PHENIX is currently working on construction of our VTX and FVTX silicon vertex detector upgrades. These will allow us to tag electrons and muons from the decay of mesons containing heavy quarks, via the displacement of their decay vertex from the collision point of the beams. The new detectors will separate charm and bottom decays, allowing PHENIX to investigate the extent to which these very heavy probes lose energy and even get caught up and swept along by the opaque, flowing medium. Everyone was surprised by early measurements which showed large energy loss and participation by heavy quarks in the collective motion experienced by all the other particles. The new PHENIX vertex detectors will allow us to see whether the extremely heavy bottom quarks sail on through as expected, or will stun physicists by also interacting strongly with the medium and losing a lot of energy.
At the same time, PHENIX collaborators are working hard on construction of our muon trigger upgrades, in order to be able to trigger PHENIX on muons from W decays. The W measurement will allow PHENIX to probe the quark and anti-quark polarizations using polarized p+p collisions at 500 GeV. The new trigger system consists of large resistive plate chambers in the PHENIX muon arms, and new trigger electronics that are being added to the existing muon tracking chambers. Installation of the first of these elements will begin very soon.

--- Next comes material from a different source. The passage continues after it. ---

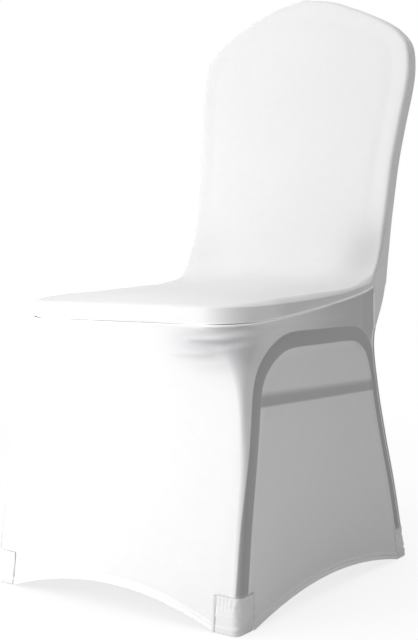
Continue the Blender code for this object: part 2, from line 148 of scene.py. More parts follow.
LAMP_SIZE = 1.3
LAMP_POWER = 32
lamp = bpy.data.lights.new("key", "AREA")
lamp.shape = "SQUARE"
lamp.size = LAMP_SIZE
lamp.energy = LAMP_POWER
key = new_object("key", lamp)
key.visible_camera = False
aim_from(key, (0.0, 0.0, 0.45), distance=2.0, azimuth=-32, elevation=10)

eye = new_object("camera", bpy.data.cameras.new("camera"))
aim_from(eye, (0.0, -0.0293, 0.411), distance=1.753, azimuth=35.4, elevation=2.58)
eye.data.sensor_width = 36.0
eye.data.lens = 62.5
eye.data.shift_x = -0.0033
eye.data.shift_y = -0.0161
scene.camera = eye


# Inside panel: the inside back and the seat, cut in one length of white stretch knit and pulled
# over the chair's padding.  It rolls over the padding's edge all round and is overlocked there to
# the outside back and the skirt, with the seam turned in.

MID_DEPTH = 0.0293            # depth of the row's middle in the tables below
SEAT_CORNER = 0.067
SEAT_CROWN = 0.015
BACK_CROWN = 0.004
MID_SEAT_ROW = 3              # rows of the table below
CORNER_ROW = 6
FOLD_ROW = 7
BACK_ROW = 8
UPRIGHT = 12
SHOULDER = 20

# Stations from the seat's front edge, over the seat and up the back to the top of the crown.
edges = np.array([
    # y_face  z_face  y_seam  z_seam  half    roll
    (-0.2220, 0.4265, -0.2220, 0.4025, 0.2050, 0.012),
    (-0.1550, 0.4325, -0.1550, 0.4070, 0.2052, 0.015),
    (-0.0800, 0.4345, -0.0800, 0.4130, 0.2048, 0.014),
    (0.0000, 0.4385, 0.0000, 0.4210, 0.2030, 0.013),
    (0.0900, 0.4440, 0.0900, 0.4315, 0.1985, 0.010),
    (0.1400, 0.4510, 0.1430, 0.4390, 0.1950, 0.006),
    (0.1740, 0.4610, 0.1810, 0.4475, 0.1925, 0.005),
    (0.1880, 0.4740, 0.1925, 0.4695, 0.1920, 0.004),
    (0.1980, 0.4900, 0.2030, 0.4880, 0.1920, 0.004),
    (0.2070, 0.5110, 0.2140, 0.5100, 0.1920, 0.005),
    (0.2138, 0.5300, 0.2225, 0.5295, 0.1915, 0.007),
    (0.2200, 0.5540, 0.2335, 0.5540, 0.1913, 0.006),
    (0.2275, 0.5880, 0.2445, 0.5880, 0.1921, 0.006),
    (0.2386, 0.6500, 0.2556, 0.6500, 0.1945, 0.006),
    (0.2509, 0.7100, 0.2679, 0.7100, 0.2003, 0.006),
    (0.2638, 0.7700, 0.2808, 0.7700, 0.2065, 0.006),
    (0.2700, 0.8000, 0.2870, 0.8000, 0.2085, 0.006),
    (0.2732, 0.8280, 0.2902, 0.8280, 0.2070, 0.006),
    (0.2742, 0.8450, 0.2912, 0.8450, 0.2035, 0.006),
    (0.2746, 0.8555, 0.2916, 0.8555, 0.1985, 0.006),
    (0.2749, 0.8625, 0.2919, 0.8625, 0.1930, 0.006),
    (0.2763, 0.9000, 0.2933, 0.9000, 0.1400, 0.006),
    (0.2778, 0.9460, 0.2948, 0.9460, 0.0000, 0.006),
])
Y_FACE, Z_FACE, Y_SEAM, Z_SEAM, HALF, ROLL = range(6)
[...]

The PHENIX Hadron Blind Detector (HBD) is being readied for re-installation and data taking in Run-9. The HBD will provide background rejection for dileptons, allowing for much improved measurements by increasing the signal-to-background ratio from the current level of approximately 1 to 200. We eagerly anticipate construction start for the PHENIX Nose Cone Calorimeter before the end of this fiscal year. The completed NCC will be installed into PHENIX several years from now, and used to take data in both ion and polarized proton collisions. PHENIX is looking forward to the increased luminosities that stochastic cooling will bring to RHIC. In order to improve our data taking speed, we are planning a set of upgrades to our DAQ and trigger systems. These range from new Data Collection Modules, to upgrading the Event Builder, through implementation of a level 3 trigger real time analysis farm (and a number of important steps in between).
The PHENIX Collaboration is in the midst of an exciting time. We are extracting new physics from the data sets we've taken over the last couple years, and looking forward to using the RHIC-II luminosity with our new upgrades to explore the surprises of the quark gluon plasma with new tools.